WHAT IS EXPECTED: Look in the data below for the line that contains "0.33, 0.05), 0.4))". Copy that line and the remaining lines exactly.

GIVEN INFORMATION:
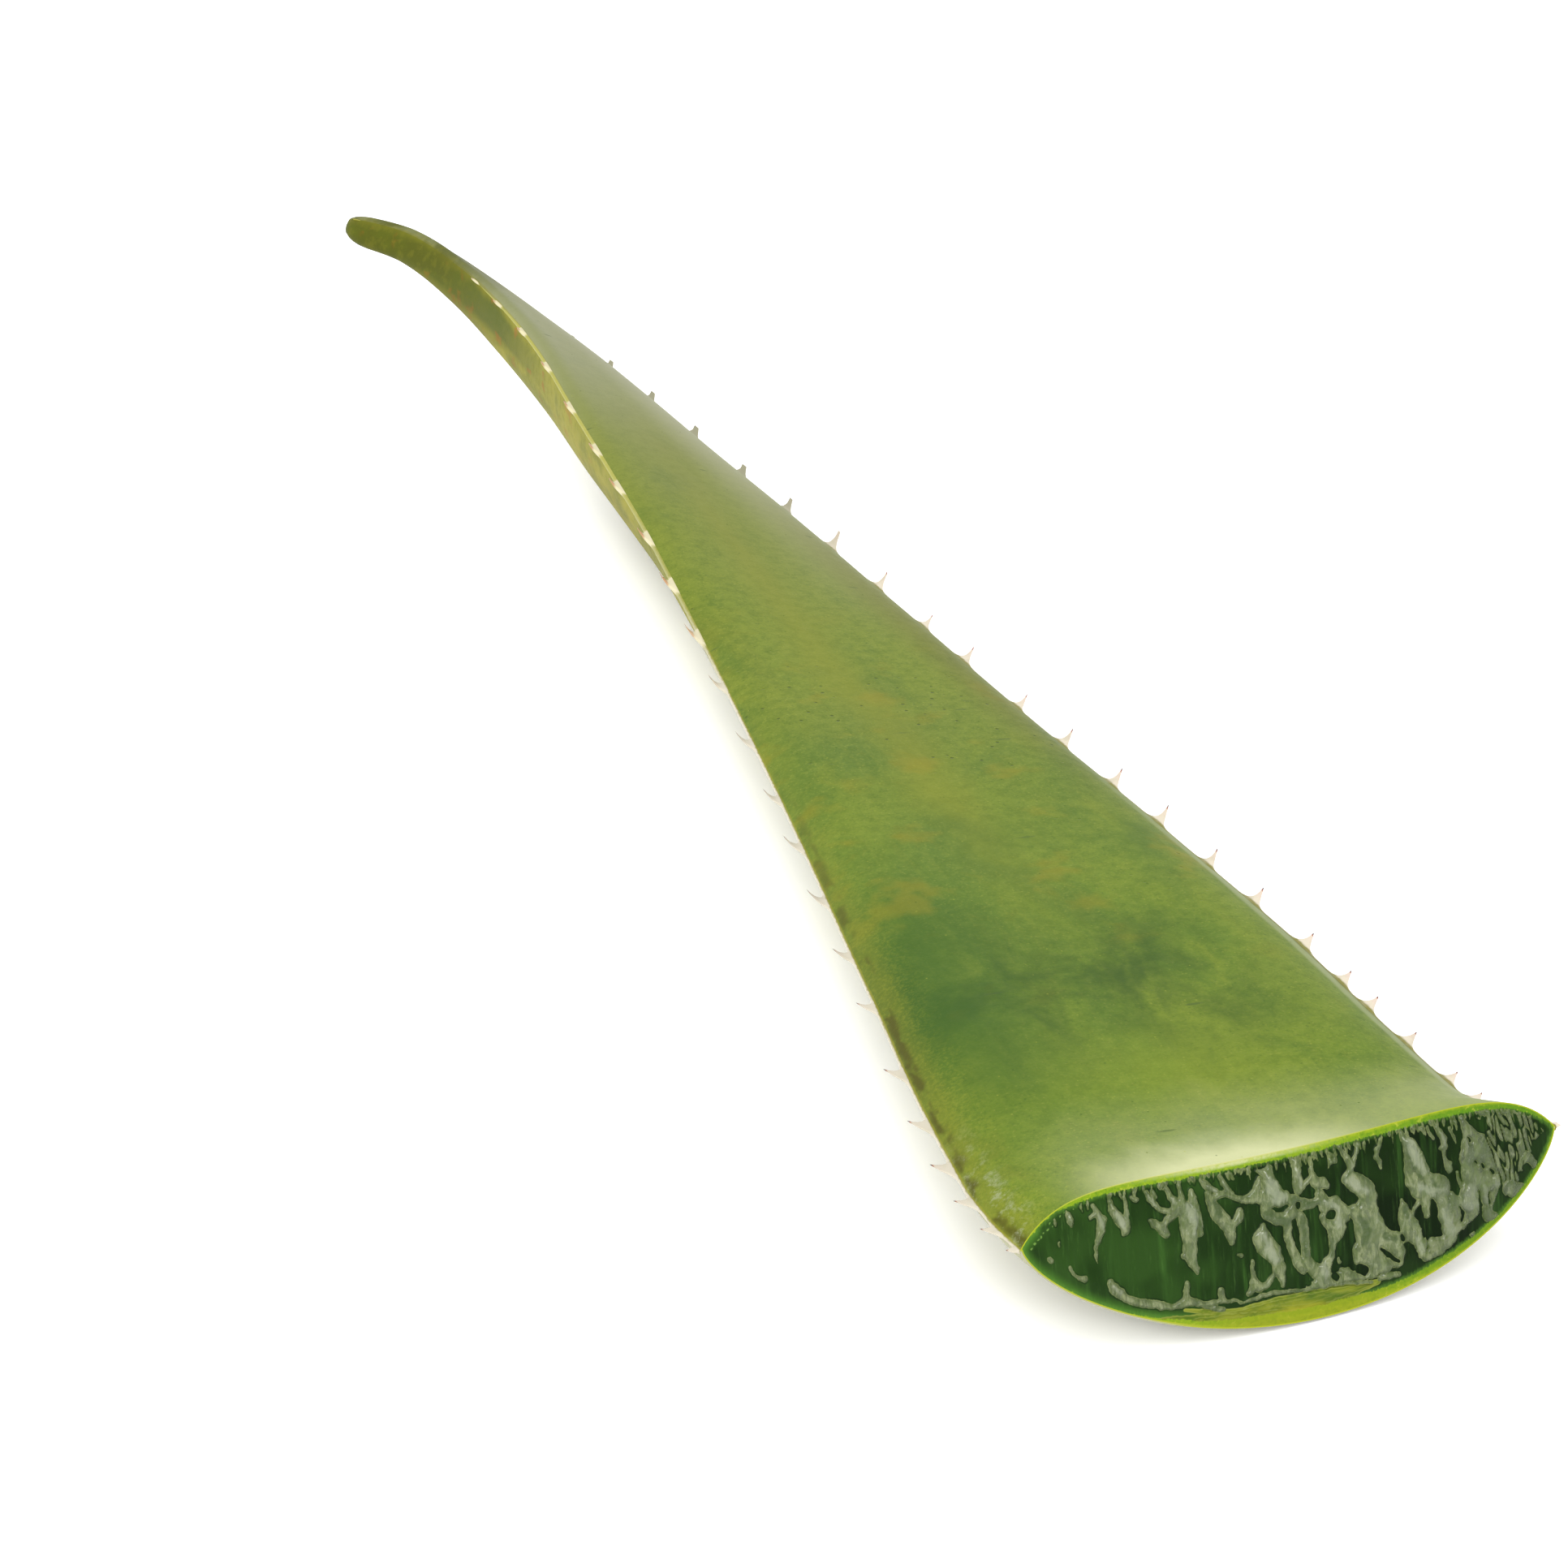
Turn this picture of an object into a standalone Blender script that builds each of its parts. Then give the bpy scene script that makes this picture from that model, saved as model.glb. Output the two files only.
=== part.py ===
"""Aloe vera leaf, cut off at its base and laid down on its rounded back.

Two objects share one frame: the green rind with the teeth of its two margins,
and the clear gel that fills the rind and shows at the cut end.
The leaf runs from the cut end along +Y to the tip, +X is its right margin and
+Z is up. The origin is the middle of the flat spot that the leaf rests on.
"""
import math

import bmesh
import bpy
from mathutils import Vector

MM = 0.001

# One row per place along the leaf, in mm and degrees: distance from the cut end,
# sideways bend, lowest point of the back, half width between the margins, depth of
# the back below the margins, roll that lifts the left margin, turn of the section
# about the upright, lean of its upper side towards the tip.
# The first rows make the slanting cut and the flare of the base.
LEAF = (
    (0.0, 4.7, 1.6, 47.0, 21.3, 0.0, 7.6, 18.0),
    (8.0, 0.3, 0.7, 44.1, 21.9, 0.0, 6.2, 16.0),
    (18.0, -0.8, 0.1, 43.1, 21.3, 0.0, 4.6, 13.0),
    (40.0, -1.0, 0.0, 41.6, 20.6, 0.0, 2.0, 6.0),
    (80.0, -0.4, 0.0, 38.7, 19.8, 0.0, 0.0, 0.0),
    (130.0, -0.4, 0.0, 34.5, 18.6, 1.0, 0.0, 0.0),
    (180.0, -0.8, 0.0, 30.6, 17.5, 3.5, 0.0, 0.0),
    (230.0, -1.3, 0.2, 27.4, 16.5, 7.0, 0.0, 0.0),
    (280.0, -2.8, 1.1, 25.0, 16.3, 13.2, 0.0, 0.0),
    (320.0, -6.3, 3.0, 22.4, 16.9, 18.0, 0.0, 0.0),
    (360.0, -12.0, 7.2, 17.3, 16.5, 20.3, 0.0, 0.0),
    (400.0, -17.9, 13.0, 11.2, 14.9, 22.0, 0.0, 0.0),
    (435.0, -24.8, 19.0, 6.7, 12.3, 25.5, 0.0, 0.0),
    (465.0, -32.1, 24.4, 4.3, 9.3, 33.0, 0.0, 0.0),
    (490.0, -41.8, 28.8, 3.6, 7.0, 45.0, 0.0, 0.0),
    (508.0, -56.1, 31.0, 3.5, 5.3, 56.0, 0.0, 0.0),
)

# How the cross-section changes from the cut end to the tip: distance, height of the
# upper face over the margins as a share of the half width, fullness of the back
# (smaller is fuller), how much more the back bulges towards the right margin.
SECTION = (
    (0.0, 0.148, 0.69, 0.09),
    (60.0, 0.15, 0.69, 0.04),
    (150.0, 0.15, 0.70, 0.0),
    (300.0, 0.12, 0.74, 0.0),
    (430.0, 0.25, 0.70, 0.0),
    (508.0, 0.70, 0.55, 0.0),
)

SINK = 1.0              # the back is planed off this deep where the leaf rests
REST_FROM_CUT = 136.0   # distance of the middle of the flat spot from the cut end

WALL_MARGIN = 3.0       # rind between a margin and the pocket for the gel
WALL_TOP = 1.5
WALL_BACK = 2.2
POCKET_END = 440.0
GEL_GAP = 0.3

TIP_ROUNDING = ((500.0, 1.0), (504.5, 0.95), (507.0, 0.82), (508.0, 0.62))

AROUND_TOP = 15         # faces round the section, upper side and back
AROUND_BACK = 19
NEAR_CUT = (0, 3, 6, 10, 15, 22, 31)    # rings of the flared base
STEP_OUTSIDE = 11.5
STEP_POCKET = 15.0

# Teeth of the two margins, by distance from the cut end. They stand close at the
# base and a finger's width apart along the rest.
TEETH_RIGHT = (2.5, 15, 24, 40, 55, 65, 79, 98, 116, 137, 157, 180,
               202, 231, 253, 279, 303, 325, 345, 367, 387, 406, 423, 445)
TEETH_LEFT = (2.5, 7, 14, 25, 36, 53, 76, 96, 118, 141, 162, 188,
              216, 242, 268, 293, 320, 342, 367, 393, 417, 437, 454)

# A tooth from its sunken root to its point: distance out of the margin, shift
# towards the tip of the leaf, rise over the margin, half length along the margin,
# half thickness.
TOOTH = (
    (-2.2, 0.0, -0.3, 4.6, 1.30),
    (0.2, 0.0, 0.0, 3.5, 1.00),
    (1.2, 0.4, 0.5, 1.80, 0.74),
    (2.2, 1.0, 1.2, 0.85, 0.48),
    (2.9, 1.55, 1.7, 0.36, 0.32),
)
TOOTH_POINT = (3.4, 1.95, 2.1)

# Size of the teeth along the leaf, and share of their rise: the ones at the very cut
# are stunted and stand straight out, the last ones are small bumps.
TOOTH_SIZE = ((0, 0.5, 0.0), (12, 0.9, 0.1), (30, 1.0, 0.2), (80, 1.0, 0.4),
              (120, 1.0, 1.0), (300, 1.0, 1.1), (370, 0.75, 1.1), (454, 0.5, 0.8))


def slopes(xs, ys):
    """Slopes for a smooth curve through the points that never overshoots them."""
    steps = [b - a for a, b in zip(xs, xs[1:])]
    grades = [(d - c) / h for c, d, h in zip(ys, ys[1:], steps)]
    found = [grades[0]]
    for i in range(1, len(grades)):
        before, after = grades[i - 1], grades[i]
        if before * after <= 0.0:
            found.append(0.0)
            continue
        w1 = 2 * steps[i] + steps[i - 1]
        w2 = steps[i] + 2 * steps[i - 1]
        found.append((w1 + w2) / (w1 / before + w2 / after))
    found.append(grades[-1])
    return found


def curve(rows, column):
    """Turn one column of a table into a smooth function of the distance."""
    xs = [row[0] for row in rows]
    ys = [row[column] for row in rows]
    ms = slopes(xs, ys)

    def value(x):
        x = min(max(x, xs[0]), xs[-1])
        i = 0
        while i < len(xs) - 2 and x > xs[i + 1]:
            i += 1
        h = xs[i + 1] - xs[i]
        t = (x - xs[i]) / h
        rise = ys[i + 1] - ys[i]
        a = 3 * rise - h * (2 * ms[i] + ms[i + 1])
        b = h * (ms[i] + ms[i + 1]) - 2 * rise
        return ys[i] + t * (h * ms[i] + t * (a + t * b))

    return value


side_at, low_at, half_at, depth_at, roll_at, slant_at, lean_at = (
    curve(LEAF, column) for column in range(1, 8))
crown_at, full_at, lopsided_at = (curve(SECTION, column) for column in (1, 2, 3))
tooth_size_at, tooth_rise_at = (curve(TOOTH_SIZE, column) for column in (1, 2))
tip_at = curve(TIP_ROUNDING, 1)


def middle(y):
    """Point midway between the margins, in mm in the part's frame."""
    height = depth_at(y) * math.cos(math.radians(lean_at(y)))
    return Vector((side_at(y), y - REST_FROM_CUT, low_at(y) - SINK + height))


def frame(y):
    """Right, up and along directions of the section at a distance."""
    slant = math.radians(slant_at(y))
    square = Vector((-math.sin(slant), math.cos(slant), 0.0))
    near, far = max(y - 3.0, 0.0), min(y + 3.0, LEAF[-1][0])
    course = (middle(far) - middle(near)).normalized()
    share = min(max((y - 18.0) / 40.0, 0.0), 1.0)
    along = square.lerp(course, share).normalized()
    right = along.cross(Vector((0.0, 0.0, 1.0))).normalized()
    lean = math.radians(lean_at(y))
    up = right.cross(along) * math.cos(lean) + along * math.sin(lean)
    turn = math.radians(roll_at(y))
    right, up = (right * math.cos(turn) - up * math.sin(turn),
                 up * math.cos(turn) + right * math.sin(turn))
    return right, up, along


def section(y, half, crown, depth):
    """Closed ring of the D-shaped section, from the right margin over the top."""
    right, up, _ = frame(y)
    centre = middle(y)
    full, lopsided = full_at(y), lopsided_at(y)
    ring = []
    for i in range(AROUND_TOP):
        u = math.cos(math.pi * i / AROUND_TOP)
        dip = 1.0 - 0.1 * (1.0 - u * u) ** 2
        v = crown * dip * max(0.0, 1.0 - abs(u) ** 6) ** 0.9
        ring.append(centre + right * (half * u) + up * v)
    for i in range(AROUND_BACK):
        u = -math.cos(math.pi * i / AROUND_BACK)
        v = -depth * max(0.0, 1.0 - u * u) ** full * (1.0 + lopsided * u)
        ring.append(centre + right * (half * u) + up * v)
    return ring


def outside(y):
    """Ring of the leaf's outer skin, drawn in at the blunt tip."""
    small = tip_at(y) if y > TIP_ROUNDING[0][0] else 1.0
    half = half_at(y) * small
    return section(y, half, half * crown_at(y), depth_at(y) * small)


def pocket(y, gap=0.0):
    """The hollow for the gel, or with a gap the gel itself, closing towards its end."""
    close = min(1.0, (POCKET_END - y) / 40.0 + 0.55)
    half = max(half_at(y) - WALL_MARGIN, 1.4) * close - gap
    crown = max(half_at(y) * crown_at(y) - WALL_TOP, 0.8) * close - gap
    depth = (depth_at(y) - WALL_BACK) * close - gap
    return section(y, half, crown, depth)


def places(end, step):
    """Distances of the rings: close in the flared base, then evenly spaced."""
    start = NEAR_CUT[-1]
    count = round((end - start) / step)
    return list(NEAR_CUT) + [start + (end - start) * (i + 1) / count for i in range(count)]


def add_rings(mesh, rings):
    """Skin a row of rings and give back the vertices of each."""
    rows = [[mesh.verts.new(p * MM) for p in ring] for ring in rings]
    for near, far in zip(rows, rows[1:]):
        for i in range(len(near)):
            j = (i + 1) % len(near)
            mesh.faces.new((near[i], near[j], far[j], far[i]))
    return rows


def material(name, colour, roughness):
    """A plain paint for one of the two objects."""
    made = bpy.data.materials.new(name)
    made.use_nodes = True
    shader = made.node_tree.nodes["Principled BSDF"]
    shader.inputs["Base Color"].default_value = (*colour, 1.0)
    shader.inputs["Roughness"].default_value = roughness
    return made


def finish_mesh(name, mesh, paint):
    """Make an object of a bmesh, with its faces turned out and smooth shading."""
    bmesh.ops.recalc_face_normals(mesh, faces=mesh.faces[:])
    data = bpy.data.meshes.new(name)
    mesh.to_mesh(data)
    mesh.free()
    data.materials.append(paint)
    made = bpy.data.objects.new(name, data)
    bpy.context.scene.collection.objects.link(made)
    return made


def smooth(thing, angle):
    """Shade round, with edges sharper than the angle in degrees left crisp."""
    thing.data.shade_smooth()
    thing.data.set_sharp_from_angle(angle=math.radians(angle))


def make_rind(paint):
    """The skin with its pocket for the gel, open at the cut end."""
    mesh = bmesh.new()
    distances = places(TIP_ROUNDING[0][0], STEP_OUTSIDE)
    distances += [y for y, _ in TIP_ROUNDING[1:]]
    outer = add_rings(mesh, [outside(y) for y in distances])
    inner = add_rings(mesh, [pocket(y) for y in places(POCKET_END, STEP_POCKET)])
    mesh.faces.new(outer[-1])
    mesh.faces.new(inner[-1])
    count = len(outer[0])
    for i in range(count):
        j = (i + 1) % count
        mesh.faces.new((outer[0][i], outer[0][j], inner[0][j], inner[0][i]))
    bmesh.ops.recalc_face_normals(mesh, faces=mesh.faces[:])
    bmesh.ops.bisect_plane(mesh, geom=mesh.verts[:] + mesh.edges[:] + mesh.faces[:],
                           dist=1e-6, plane_co=(0, 0, 0), plane_no=(0, 0, -1),
                           clear_outer=True)
    rim = [edge for edge in mesh.edges if edge.is_boundary]
    bmesh.ops.holes_fill(mesh, edges=rim, sides=0)
    return finish_mesh("rind", mesh, paint)


def make_tooth(name, y, hand, paint):
    """One hooked tooth; hand is 1 on the right margin and -1 on the left."""
    right, up, along = frame(y)
    out = right * hand
    root = middle(y) + out * half_at(y)
    size = tooth_size_at(y)
    lean = tooth_rise_at(y)

    def place(away, ahead, rise):
        return root + (out * away + along * ahead + up * (rise * lean)) * size

    mesh = bmesh.new()
    rings = []
    for away, ahead, rise, length, thick in TOOTH:
        ring = []
        for k in range(6):
            turn = math.pi * k / 3
            ring.append(place(away, ahead, rise)
                        + along * (length * size * math.cos(turn))
                        + up * (max(thick * size, 0.3) * math.sin(turn)))
        rings.append(ring)
    rows = add_rings(mesh, rings)
    mesh.faces.new(rows[0])
    point = mesh.verts.new(place(*TOOTH_POINT) * MM)
    for i in range(6):
        mesh.faces.new((rows[-1][i], rows[-1][(i + 1) % 6], point))
    return finish_mesh(name, mesh, paint)


def make_gel(paint):
    """The clear core, smaller than the pocket by the gap all round."""
    mesh = bmesh.new()
    end = POCKET_END - 1.0
    rows = add_rings(mesh, [pocket(y, GEL_GAP) for y in places(end, STEP_POCKET)])
    mesh.faces.new(rows[0])
    mesh.faces.new(rows[-1])
    return finish_mesh("gel", mesh, paint)


def join_teeth(rind):
    """Unite all the teeth with the rind in one go."""
    teeth = bpy.data.collections.new("teeth")
    bpy.context.scene.collection.children.link(teeth)
    for hand, distances in ((1, TEETH_RIGHT), (-1, TEETH_LEFT)):
        for y in distances:
            tooth = make_tooth("tooth", y, hand, rind.data.materials[0])
            bpy.context.scene.collection.objects.unlink(tooth)
            teeth.objects.link(tooth)
    union = rind.modifiers.new("teeth", "BOOLEAN")
    union.operation = "UNION"
    union.operand_type = "COLLECTION"
    union.collection = teeth
    union.solver = "EXACT"
    bpy.context.view_layer.objects.active = rind
    rind.select_set(True)
    bpy.ops.object.modifier_apply(modifier=union.name)
    for tooth in list(teeth.objects):
        bpy.data.objects.remove(tooth, do_unlink=True)
    bpy.data.collections.remove(teeth)


for old in list(bpy.data.objects):
    bpy.data.objects.remove(old, do_unlink=True)

rind = make_rind(material("rind_skin", (0.20, 0.33, 0.05), 0.4))
join_teeth(rind)
smooth(rind, 38.0)

gel = make_gel(material("gel_core", (0.03, 0.12, 0.03), 0.15))
smooth(gel, 38.0)
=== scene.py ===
# %% [markdown]
# # A cut aloe vera leaf
# One leaf of the kind lies on its rounded back. Its base was cut through with a knife,
# so the green skin shows as a bright rim round the wet, dark, clear flesh.
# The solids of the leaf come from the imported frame. They give every size and place
# here; this lesson puts a finer skin, toothed margins and the wet cut face in their place.

# %% Load the frame
import math
import random

import bpy
import numpy as np
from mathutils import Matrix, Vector, noise


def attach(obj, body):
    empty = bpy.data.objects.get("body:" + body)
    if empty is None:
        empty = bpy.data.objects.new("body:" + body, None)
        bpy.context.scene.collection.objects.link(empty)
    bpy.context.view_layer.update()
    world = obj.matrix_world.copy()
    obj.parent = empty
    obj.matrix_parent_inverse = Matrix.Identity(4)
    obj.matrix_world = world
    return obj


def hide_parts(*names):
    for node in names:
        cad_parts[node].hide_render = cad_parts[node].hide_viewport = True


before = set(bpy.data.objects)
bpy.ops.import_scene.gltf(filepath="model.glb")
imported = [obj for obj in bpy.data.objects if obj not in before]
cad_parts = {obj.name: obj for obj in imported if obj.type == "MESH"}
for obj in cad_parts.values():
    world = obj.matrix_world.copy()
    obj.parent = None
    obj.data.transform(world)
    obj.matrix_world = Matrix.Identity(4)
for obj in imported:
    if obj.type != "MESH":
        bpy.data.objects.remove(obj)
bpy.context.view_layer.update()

# %% [markdown]
# ## The view
# The photograph was taken with a long lens from above the cut end, a little to its left.
# A long lens keeps the far tip from shrinking too much. The camera stands where a fit to
# the leaf's two margins put it.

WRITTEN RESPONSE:
rind = make_rind(material("rind_skin", (0.20, 0.33, 0.05), 0.4))
join_teeth(rind)
smooth(rind, 38.0)

gel = make_gel(material("gel_core", (0.03, 0.12, 0.03), 0.15))
smooth(gel, 38.0)
=== scene.py ===
# %% [markdown]
# # A cut aloe vera leaf
# One leaf of the kind lies on its rounded back. Its base was cut through with a knife,
# so the green skin shows as a bright rim round the wet, dark, clear flesh.
# The solids of the leaf come from the imported frame. They give every size and place
# here; this lesson puts a finer skin, toothed margins and the wet cut face in their place.

# %% Load the frame
import math
import random

import bpy
import numpy as np
from mathutils import Matrix, Vector, noise


def attach(obj, body):
    empty = bpy.data.objects.get("body:" + body)
    if empty is None:
        empty = bpy.data.objects.new("body:" + body, None)
        bpy.context.scene.collection.objects.link(empty)
    bpy.context.view_layer.update()
    world = obj.matrix_world.copy()
    obj.parent = empty
    obj.matrix_parent_inverse = Matrix.Identity(4)
    obj.matrix_world = world
    return obj


def hide_parts(*names):
    for node in names:
        cad_parts[node].hide_render = cad_parts[node].hide_viewport = True


before = set(bpy.data.objects)
bpy.ops.import_scene.gltf(filepath="model.glb")
imported = [obj for obj in bpy.data.objects if obj not in before]
cad_parts = {obj.name: obj for obj in imported if obj.type == "MESH"}
for obj in cad_parts.values():
    world = obj.matrix_world.copy()
    obj.parent = None
    obj.data.transform(world)
    obj.matrix_world = Matrix.Identity(4)
for obj in imported:
    if obj.type != "MESH":
        bpy.data.objects.remove(obj)
bpy.context.view_layer.update()

# %% [markdown]
# ## The view
# The photograph was taken with a long lens from above the cut end, a little to its left.
# A long lens keeps the far tip from shrinking too much. The camera stands where a fit to
# the leaf's two margins put it.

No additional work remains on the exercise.